Dataset content »
◆ ◆ ◆ ◆ ◆ ◆ ◆

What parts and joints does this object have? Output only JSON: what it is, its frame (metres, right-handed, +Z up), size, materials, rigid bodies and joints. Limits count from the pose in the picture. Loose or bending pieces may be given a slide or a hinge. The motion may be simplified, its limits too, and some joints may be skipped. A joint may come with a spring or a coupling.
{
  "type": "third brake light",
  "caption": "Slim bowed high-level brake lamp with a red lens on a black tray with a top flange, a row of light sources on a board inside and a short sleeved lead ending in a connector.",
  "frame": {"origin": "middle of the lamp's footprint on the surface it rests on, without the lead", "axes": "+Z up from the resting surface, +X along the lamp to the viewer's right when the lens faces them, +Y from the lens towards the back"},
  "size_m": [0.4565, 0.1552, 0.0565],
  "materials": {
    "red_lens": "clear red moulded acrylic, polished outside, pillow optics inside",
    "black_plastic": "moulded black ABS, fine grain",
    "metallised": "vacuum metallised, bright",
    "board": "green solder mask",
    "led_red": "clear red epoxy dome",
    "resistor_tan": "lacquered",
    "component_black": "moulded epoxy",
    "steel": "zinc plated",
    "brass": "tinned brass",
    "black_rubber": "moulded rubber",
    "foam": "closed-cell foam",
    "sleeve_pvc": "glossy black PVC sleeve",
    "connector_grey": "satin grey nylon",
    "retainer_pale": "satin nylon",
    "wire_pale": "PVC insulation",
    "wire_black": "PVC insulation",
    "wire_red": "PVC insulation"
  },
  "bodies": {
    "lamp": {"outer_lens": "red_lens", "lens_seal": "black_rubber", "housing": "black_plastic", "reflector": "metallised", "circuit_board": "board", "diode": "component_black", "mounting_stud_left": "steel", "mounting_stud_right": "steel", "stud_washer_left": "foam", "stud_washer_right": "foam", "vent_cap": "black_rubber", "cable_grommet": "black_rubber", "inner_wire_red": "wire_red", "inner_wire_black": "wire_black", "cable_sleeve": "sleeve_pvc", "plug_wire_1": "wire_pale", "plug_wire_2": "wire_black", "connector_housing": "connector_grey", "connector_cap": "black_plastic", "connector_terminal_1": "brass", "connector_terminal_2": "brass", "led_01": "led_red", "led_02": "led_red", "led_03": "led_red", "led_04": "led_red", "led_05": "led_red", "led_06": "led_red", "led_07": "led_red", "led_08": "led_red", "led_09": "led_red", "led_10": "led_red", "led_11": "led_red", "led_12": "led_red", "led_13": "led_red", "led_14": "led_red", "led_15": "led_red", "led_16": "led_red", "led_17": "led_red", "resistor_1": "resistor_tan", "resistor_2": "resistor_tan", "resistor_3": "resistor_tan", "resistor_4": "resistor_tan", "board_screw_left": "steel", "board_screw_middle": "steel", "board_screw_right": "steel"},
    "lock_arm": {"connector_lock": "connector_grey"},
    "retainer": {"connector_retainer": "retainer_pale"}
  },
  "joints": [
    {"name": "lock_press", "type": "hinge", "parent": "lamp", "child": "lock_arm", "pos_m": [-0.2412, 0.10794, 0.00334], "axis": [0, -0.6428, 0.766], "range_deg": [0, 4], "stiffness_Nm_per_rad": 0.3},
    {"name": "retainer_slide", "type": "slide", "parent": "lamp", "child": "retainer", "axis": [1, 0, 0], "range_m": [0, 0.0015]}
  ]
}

◆ ◆ ◆ ◆ ◆ ◆ ◆

Exercise prompt »
Copy every line exactly. Leave nothing out.

Complete output »
What parts and joints does this object have? Output only JSON: what it is, its frame (metres, right-handed, +Z up), size, materials, rigid bodies and joints. Limits count from the pose in the picture. Loose or bending pieces may be given a slide or a hinge. The motion may be simplified, its limits too, and some joints may be skipped. A joint may come with a spring or a coupling.
{
  "type": "third brake light",
  "caption": "Slim bowed high-level brake lamp with a red lens on a black tray with a top flange, a row of light sources on a board inside and a short sleeved lead ending in a connector.",
  "frame": {"origin": "middle of the lamp's footprint on the surface it rests on, without the lead", "axes": "+Z up from the resting surface, +X along the lamp to the viewer's right when the lens faces them, +Y from the lens towards the back"},
  "size_m": [0.4565, 0.1552, 0.0565],
  "materials": {
    "red_lens": "clear red moulded acrylic, polished outside, pillow optics inside",
    "black_plastic": "moulded black ABS, fine grain",
    "metallised": "vacuum metallised, bright",
    "board": "green solder mask",
    "led_red": "clear red epoxy dome",
    "resistor_tan": "lacquered",
    "component_black": "moulded epoxy",
    "steel": "zinc plated",
    "brass": "tinned brass",
    "black_rubber": "moulded rubber",
    "foam": "closed-cell foam",
    "sleeve_pvc": "glossy black PVC sleeve",
    "connector_grey": "satin grey nylon",
    "retainer_pale": "satin nylon",
    "wire_pale": "PVC insulation",
    "wire_black": "PVC insulation",
    "wire_red": "PVC insulation"
  },
  "bodies": {
    "lamp": {"outer_lens": "red_lens", "lens_seal": "black_rubber", "housing": "black_plastic", "reflector": "metallised", "circuit_board": "board", "diode": "component_black", "mounting_stud_left": "steel", "mounting_stud_right": "steel", "stud_washer_left": "foam", "stud_washer_right": "foam", "vent_cap": "black_rubber", "cable_grommet": "black_rubber", "inner_wire_red": "wire_red", "inner_wire_black": "wire_black", "cable_sleeve": "sleeve_pvc", "plug_wire_1": "wire_pale", "plug_wire_2": "wire_black", "connector_housing": "connector_grey", "connector_cap": "black_plastic", "connector_terminal_1": "brass", "connector_terminal_2": "brass", "led_01": "led_red", "led_02": "led_red", "led_03": "led_red", "led_04": "led_red", "led_05": "led_red", "led_06": "led_red", "led_07": "led_red", "led_08": "led_red", "led_09": "led_red", "led_10": "led_red", "led_11": "led_red", "led_12": "led_red", "led_13": "led_red", "led_14": "led_red", "led_15": "led_red", "led_16": "led_red", "led_17": "led_red", "resistor_1": "resistor_tan", "resistor_2": "resistor_tan", "resistor_3": "resistor_tan", "resistor_4": "resistor_tan", "board_screw_left": "steel", "board_screw_middle": "steel", "board_screw_right": "steel"},
    "lock_arm": {"connector_lock": "connector_grey"},
    "retainer": {"connector_retainer": "retainer_pale"}
  },
  "joints": [
    {"name": "lock_press", "type": "hinge", "parent": "lamp", "child": "lock_arm", "pos_m": [-0.2412, 0.10794, 0.00334], "axis": [0, -0.6428, 0.766], "range_deg": [0, 4], "stiffness_Nm_per_rad": 0.3},
    {"name": "retainer_slide", "type": "slide", "parent": "lamp", "child": "retainer", "axis": [1, 0, 0], "range_m": [0, 0.0015]}
  ]
}